##### The data
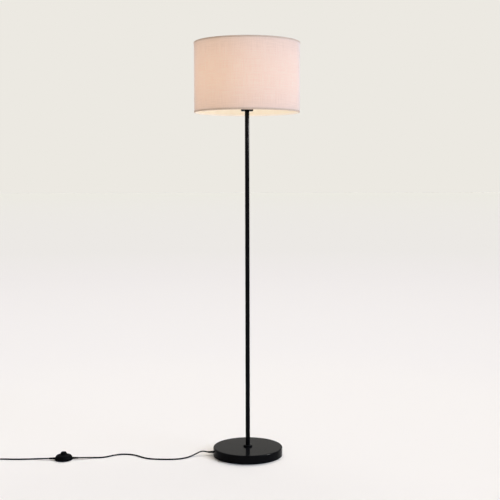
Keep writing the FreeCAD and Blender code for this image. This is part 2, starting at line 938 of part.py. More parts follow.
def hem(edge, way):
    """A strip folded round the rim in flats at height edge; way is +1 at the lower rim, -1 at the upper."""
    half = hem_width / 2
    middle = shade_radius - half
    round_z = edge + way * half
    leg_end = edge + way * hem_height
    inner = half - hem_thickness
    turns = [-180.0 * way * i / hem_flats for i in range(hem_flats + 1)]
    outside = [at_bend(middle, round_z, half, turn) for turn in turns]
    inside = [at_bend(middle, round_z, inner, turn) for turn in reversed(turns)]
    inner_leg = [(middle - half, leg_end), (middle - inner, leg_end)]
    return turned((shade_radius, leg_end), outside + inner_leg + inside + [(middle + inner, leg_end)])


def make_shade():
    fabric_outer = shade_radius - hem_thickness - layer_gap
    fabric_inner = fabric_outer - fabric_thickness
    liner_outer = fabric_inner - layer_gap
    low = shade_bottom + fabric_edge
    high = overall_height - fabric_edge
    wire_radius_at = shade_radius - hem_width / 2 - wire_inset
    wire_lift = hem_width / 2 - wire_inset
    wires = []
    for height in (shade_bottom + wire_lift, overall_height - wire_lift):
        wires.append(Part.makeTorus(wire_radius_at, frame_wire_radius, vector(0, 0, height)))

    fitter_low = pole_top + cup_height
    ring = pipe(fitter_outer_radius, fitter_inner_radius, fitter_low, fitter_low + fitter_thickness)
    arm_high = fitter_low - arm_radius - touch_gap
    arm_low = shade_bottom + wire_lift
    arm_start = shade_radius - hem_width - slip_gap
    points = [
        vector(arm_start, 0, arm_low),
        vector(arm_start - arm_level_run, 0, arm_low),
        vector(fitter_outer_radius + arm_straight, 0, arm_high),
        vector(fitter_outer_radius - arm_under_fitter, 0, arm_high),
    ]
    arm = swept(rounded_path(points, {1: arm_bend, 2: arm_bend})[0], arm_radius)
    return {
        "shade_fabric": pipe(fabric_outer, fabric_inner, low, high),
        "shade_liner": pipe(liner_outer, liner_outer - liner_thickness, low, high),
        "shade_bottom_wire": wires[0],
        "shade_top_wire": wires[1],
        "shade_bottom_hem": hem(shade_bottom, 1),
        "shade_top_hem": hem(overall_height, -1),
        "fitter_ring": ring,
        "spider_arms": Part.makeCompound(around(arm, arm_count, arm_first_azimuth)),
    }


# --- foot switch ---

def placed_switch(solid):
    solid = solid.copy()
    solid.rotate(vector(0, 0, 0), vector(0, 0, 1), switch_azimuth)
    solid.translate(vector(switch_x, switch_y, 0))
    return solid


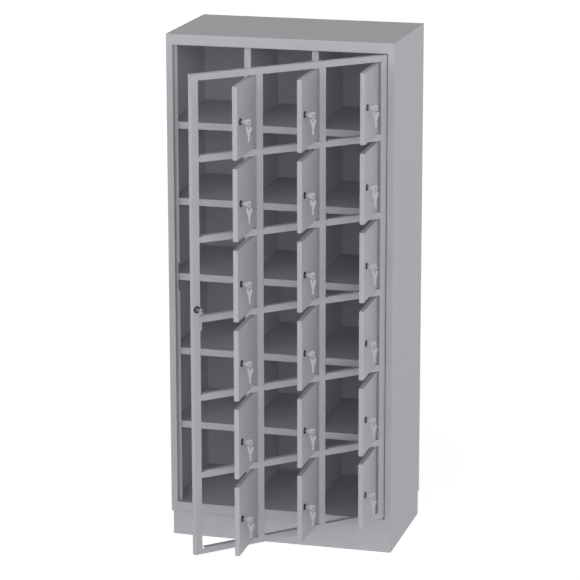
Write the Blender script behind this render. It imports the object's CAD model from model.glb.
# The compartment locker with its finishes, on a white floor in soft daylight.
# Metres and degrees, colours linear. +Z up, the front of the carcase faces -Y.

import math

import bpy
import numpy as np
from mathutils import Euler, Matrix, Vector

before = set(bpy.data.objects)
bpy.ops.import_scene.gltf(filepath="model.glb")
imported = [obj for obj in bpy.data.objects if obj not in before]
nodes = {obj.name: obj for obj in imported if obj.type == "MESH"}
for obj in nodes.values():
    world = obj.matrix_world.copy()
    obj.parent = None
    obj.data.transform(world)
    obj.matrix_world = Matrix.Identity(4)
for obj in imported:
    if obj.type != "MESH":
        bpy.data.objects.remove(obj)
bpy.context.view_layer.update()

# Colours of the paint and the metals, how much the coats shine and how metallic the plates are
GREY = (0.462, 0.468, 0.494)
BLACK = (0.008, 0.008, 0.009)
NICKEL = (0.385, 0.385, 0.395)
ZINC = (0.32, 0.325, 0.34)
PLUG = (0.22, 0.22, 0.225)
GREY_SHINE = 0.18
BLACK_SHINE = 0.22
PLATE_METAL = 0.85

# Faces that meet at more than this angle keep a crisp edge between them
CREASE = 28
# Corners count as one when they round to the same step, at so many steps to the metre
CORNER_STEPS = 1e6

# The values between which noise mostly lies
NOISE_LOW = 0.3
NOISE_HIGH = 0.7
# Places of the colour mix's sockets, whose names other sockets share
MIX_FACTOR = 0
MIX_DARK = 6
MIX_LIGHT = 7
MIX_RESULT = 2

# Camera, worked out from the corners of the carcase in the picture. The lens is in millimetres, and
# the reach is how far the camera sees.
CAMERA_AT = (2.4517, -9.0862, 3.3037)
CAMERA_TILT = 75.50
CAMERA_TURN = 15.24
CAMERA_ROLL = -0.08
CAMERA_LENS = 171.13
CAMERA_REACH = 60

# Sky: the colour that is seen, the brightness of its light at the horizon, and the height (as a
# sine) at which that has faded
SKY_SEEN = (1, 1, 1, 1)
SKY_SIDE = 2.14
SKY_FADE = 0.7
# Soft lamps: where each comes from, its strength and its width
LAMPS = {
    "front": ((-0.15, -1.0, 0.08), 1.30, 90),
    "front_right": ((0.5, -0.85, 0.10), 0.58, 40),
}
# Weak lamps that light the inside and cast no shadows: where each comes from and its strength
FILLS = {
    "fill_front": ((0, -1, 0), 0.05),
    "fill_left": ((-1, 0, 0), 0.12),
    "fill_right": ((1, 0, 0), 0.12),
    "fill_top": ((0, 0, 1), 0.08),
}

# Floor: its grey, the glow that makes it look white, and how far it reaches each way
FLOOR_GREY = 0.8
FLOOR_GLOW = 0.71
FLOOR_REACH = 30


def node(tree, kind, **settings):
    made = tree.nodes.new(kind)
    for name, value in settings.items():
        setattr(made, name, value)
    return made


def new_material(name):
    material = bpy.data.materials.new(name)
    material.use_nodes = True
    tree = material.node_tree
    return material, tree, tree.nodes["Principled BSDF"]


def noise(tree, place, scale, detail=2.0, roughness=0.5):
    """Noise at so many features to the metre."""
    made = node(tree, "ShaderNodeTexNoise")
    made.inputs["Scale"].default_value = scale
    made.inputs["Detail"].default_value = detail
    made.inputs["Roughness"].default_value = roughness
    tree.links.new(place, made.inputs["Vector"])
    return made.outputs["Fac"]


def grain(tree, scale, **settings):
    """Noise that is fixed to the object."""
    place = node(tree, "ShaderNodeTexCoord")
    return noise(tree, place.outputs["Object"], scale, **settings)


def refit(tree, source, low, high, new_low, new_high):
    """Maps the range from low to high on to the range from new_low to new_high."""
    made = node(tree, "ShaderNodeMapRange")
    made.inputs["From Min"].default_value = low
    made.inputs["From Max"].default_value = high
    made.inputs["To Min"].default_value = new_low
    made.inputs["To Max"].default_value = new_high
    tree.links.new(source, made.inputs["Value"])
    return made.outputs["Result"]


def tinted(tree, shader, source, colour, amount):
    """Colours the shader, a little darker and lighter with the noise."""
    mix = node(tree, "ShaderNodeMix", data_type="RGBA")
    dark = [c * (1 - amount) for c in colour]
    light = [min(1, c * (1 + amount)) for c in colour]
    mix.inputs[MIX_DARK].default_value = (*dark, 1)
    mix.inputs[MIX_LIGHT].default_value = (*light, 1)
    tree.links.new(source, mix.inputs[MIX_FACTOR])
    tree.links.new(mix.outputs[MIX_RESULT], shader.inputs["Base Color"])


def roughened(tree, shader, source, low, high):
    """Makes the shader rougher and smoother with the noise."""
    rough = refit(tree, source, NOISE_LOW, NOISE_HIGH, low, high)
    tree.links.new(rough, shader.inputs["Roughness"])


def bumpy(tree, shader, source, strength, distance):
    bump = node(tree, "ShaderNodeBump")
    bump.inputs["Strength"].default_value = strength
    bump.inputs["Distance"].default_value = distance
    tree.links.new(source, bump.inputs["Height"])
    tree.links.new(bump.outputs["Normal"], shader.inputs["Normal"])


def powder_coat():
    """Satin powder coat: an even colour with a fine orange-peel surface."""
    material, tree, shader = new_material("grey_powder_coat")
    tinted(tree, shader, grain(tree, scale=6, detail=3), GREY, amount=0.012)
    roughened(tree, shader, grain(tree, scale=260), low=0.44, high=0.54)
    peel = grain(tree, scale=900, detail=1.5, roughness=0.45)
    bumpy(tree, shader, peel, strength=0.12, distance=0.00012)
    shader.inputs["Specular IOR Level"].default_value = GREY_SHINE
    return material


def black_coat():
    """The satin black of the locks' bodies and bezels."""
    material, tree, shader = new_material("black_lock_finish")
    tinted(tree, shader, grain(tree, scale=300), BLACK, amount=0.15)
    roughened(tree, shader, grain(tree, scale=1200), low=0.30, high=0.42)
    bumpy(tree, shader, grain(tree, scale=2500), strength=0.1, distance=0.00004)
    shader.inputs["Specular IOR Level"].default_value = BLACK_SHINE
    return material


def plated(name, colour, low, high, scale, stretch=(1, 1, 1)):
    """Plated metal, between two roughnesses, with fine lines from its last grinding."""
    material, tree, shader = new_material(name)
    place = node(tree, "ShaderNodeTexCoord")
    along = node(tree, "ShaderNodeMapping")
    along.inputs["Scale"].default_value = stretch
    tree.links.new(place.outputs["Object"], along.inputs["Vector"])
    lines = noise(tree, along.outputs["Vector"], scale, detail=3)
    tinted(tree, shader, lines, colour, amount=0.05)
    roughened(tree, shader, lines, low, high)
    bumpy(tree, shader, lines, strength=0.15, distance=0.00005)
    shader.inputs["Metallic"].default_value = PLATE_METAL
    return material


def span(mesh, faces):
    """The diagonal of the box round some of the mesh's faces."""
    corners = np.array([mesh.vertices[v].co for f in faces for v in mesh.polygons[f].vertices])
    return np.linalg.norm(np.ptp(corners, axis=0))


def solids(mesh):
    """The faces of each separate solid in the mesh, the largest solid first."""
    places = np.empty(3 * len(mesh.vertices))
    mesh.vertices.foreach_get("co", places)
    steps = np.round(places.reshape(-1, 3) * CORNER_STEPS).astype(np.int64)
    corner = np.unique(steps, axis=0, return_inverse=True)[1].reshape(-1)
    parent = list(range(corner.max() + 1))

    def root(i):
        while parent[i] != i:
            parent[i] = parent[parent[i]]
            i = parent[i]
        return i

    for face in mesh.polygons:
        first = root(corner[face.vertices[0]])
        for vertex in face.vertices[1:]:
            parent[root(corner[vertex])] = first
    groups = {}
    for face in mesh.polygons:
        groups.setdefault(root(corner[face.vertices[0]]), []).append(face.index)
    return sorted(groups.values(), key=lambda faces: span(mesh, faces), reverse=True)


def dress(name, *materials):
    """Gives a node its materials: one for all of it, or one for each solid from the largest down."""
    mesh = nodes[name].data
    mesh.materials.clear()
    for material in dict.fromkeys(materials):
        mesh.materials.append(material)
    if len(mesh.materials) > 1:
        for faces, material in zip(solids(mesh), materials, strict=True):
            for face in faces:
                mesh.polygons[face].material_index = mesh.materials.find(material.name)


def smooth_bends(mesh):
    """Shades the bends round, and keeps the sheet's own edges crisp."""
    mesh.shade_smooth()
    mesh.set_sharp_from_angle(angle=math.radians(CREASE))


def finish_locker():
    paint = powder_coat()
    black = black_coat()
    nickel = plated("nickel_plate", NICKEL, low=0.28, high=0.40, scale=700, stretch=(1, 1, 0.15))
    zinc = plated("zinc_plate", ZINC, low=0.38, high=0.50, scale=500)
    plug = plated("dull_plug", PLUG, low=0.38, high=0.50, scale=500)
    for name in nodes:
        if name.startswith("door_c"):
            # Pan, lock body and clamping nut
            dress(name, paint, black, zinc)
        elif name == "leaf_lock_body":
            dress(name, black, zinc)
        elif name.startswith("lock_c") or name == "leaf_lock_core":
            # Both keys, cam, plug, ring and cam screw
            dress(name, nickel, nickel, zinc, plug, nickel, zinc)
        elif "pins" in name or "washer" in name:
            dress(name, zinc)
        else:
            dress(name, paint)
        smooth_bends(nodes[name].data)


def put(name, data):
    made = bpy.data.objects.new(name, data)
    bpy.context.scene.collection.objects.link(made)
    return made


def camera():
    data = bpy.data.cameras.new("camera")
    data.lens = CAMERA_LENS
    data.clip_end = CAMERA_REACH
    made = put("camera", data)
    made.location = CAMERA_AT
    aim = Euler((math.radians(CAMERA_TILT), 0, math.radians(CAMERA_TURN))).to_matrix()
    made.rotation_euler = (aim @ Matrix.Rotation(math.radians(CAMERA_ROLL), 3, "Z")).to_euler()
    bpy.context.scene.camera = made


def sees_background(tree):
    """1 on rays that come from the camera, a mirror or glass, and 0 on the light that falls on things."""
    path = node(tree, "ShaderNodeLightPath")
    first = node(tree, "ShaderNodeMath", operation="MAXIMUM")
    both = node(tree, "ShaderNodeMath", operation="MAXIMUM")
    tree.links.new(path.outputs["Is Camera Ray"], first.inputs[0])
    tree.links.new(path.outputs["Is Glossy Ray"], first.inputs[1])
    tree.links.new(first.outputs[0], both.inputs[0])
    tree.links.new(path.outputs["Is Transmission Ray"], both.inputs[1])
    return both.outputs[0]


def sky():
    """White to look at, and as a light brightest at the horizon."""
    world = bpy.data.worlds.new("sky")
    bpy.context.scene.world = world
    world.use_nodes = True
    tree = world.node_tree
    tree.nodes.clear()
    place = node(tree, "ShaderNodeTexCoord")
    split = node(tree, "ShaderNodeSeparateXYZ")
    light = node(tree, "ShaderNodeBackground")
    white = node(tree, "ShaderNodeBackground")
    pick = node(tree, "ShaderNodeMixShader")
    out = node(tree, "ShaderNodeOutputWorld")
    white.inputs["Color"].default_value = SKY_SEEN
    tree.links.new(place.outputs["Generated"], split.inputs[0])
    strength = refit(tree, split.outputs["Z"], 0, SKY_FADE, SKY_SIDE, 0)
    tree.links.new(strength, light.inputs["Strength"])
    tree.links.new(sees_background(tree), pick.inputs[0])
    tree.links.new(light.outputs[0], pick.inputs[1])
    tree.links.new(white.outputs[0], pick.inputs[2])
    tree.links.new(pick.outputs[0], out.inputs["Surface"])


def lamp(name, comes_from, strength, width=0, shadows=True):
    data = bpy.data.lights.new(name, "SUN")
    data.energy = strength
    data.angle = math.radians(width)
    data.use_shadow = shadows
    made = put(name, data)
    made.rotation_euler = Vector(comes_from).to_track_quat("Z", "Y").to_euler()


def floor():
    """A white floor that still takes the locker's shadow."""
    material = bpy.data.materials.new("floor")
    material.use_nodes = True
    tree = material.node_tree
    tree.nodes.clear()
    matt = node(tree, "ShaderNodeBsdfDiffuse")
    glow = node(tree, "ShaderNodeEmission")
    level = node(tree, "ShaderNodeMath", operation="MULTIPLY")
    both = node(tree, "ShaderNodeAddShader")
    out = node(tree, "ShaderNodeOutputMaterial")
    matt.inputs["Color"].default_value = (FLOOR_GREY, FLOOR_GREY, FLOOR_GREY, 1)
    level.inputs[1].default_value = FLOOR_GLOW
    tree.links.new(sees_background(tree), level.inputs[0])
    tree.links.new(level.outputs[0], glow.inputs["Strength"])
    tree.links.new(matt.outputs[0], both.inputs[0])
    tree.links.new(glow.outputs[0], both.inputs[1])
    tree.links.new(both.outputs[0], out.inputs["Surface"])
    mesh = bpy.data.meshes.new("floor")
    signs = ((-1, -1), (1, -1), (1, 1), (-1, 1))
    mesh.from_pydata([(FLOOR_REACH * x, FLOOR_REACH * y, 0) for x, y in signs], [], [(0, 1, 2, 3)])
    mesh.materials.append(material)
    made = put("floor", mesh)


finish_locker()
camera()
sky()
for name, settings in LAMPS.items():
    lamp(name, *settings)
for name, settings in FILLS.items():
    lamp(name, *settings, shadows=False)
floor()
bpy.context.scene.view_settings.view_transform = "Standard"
##########
» **Stated goal**: Exactly repeat the lines above, from the opening line through the one with "vector(0, 0, height)))", and include nothing else.

» **Response to the task**:
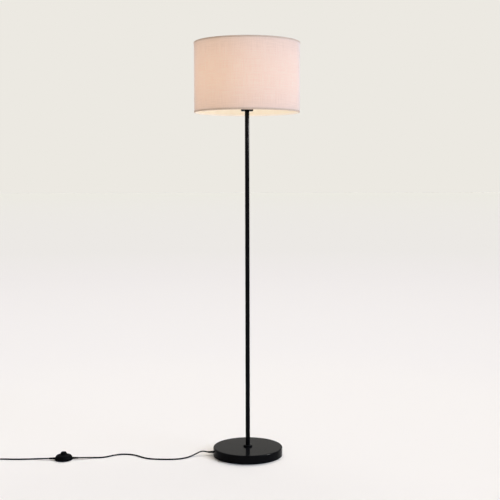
Keep writing the FreeCAD and Blender code for this image. This is part 2, starting at line 938 of part.py. More parts follow.
def hem(edge, way):
    """A strip folded round the rim in flats at height edge; way is +1 at the lower rim, -1 at the upper."""
    half = hem_width / 2
    middle = shade_radius - half
    round_z = edge + way * half
    leg_end = edge + way * hem_height
    inner = half - hem_thickness
    turns = [-180.0 * way * i / hem_flats for i in range(hem_flats + 1)]
    outside = [at_bend(middle, round_z, half, turn) for turn in turns]
    inside = [at_bend(middle, round_z, inner, turn) for turn in reversed(turns)]
    inner_leg = [(middle - half, leg_end), (middle - inner, leg_end)]
    return turned((shade_radius, leg_end), outside + inner_leg + inside + [(middle + inner, leg_end)])


def make_shade():
    fabric_outer = shade_radius - hem_thickness - layer_gap
    fabric_inner = fabric_outer - fabric_thickness
    liner_outer = fabric_inner - layer_gap
    low = shade_bottom + fabric_edge
    high = overall_height - fabric_edge
    wire_radius_at = shade_radius - hem_width / 2 - wire_inset
    wire_lift = hem_width / 2 - wire_inset
    wires = []
    for height in (shade_bottom + wire_lift, overall_height - wire_lift):
        wires.append(Part.makeTorus(wire_radius_at, frame_wire_radius, vector(0, 0, height)))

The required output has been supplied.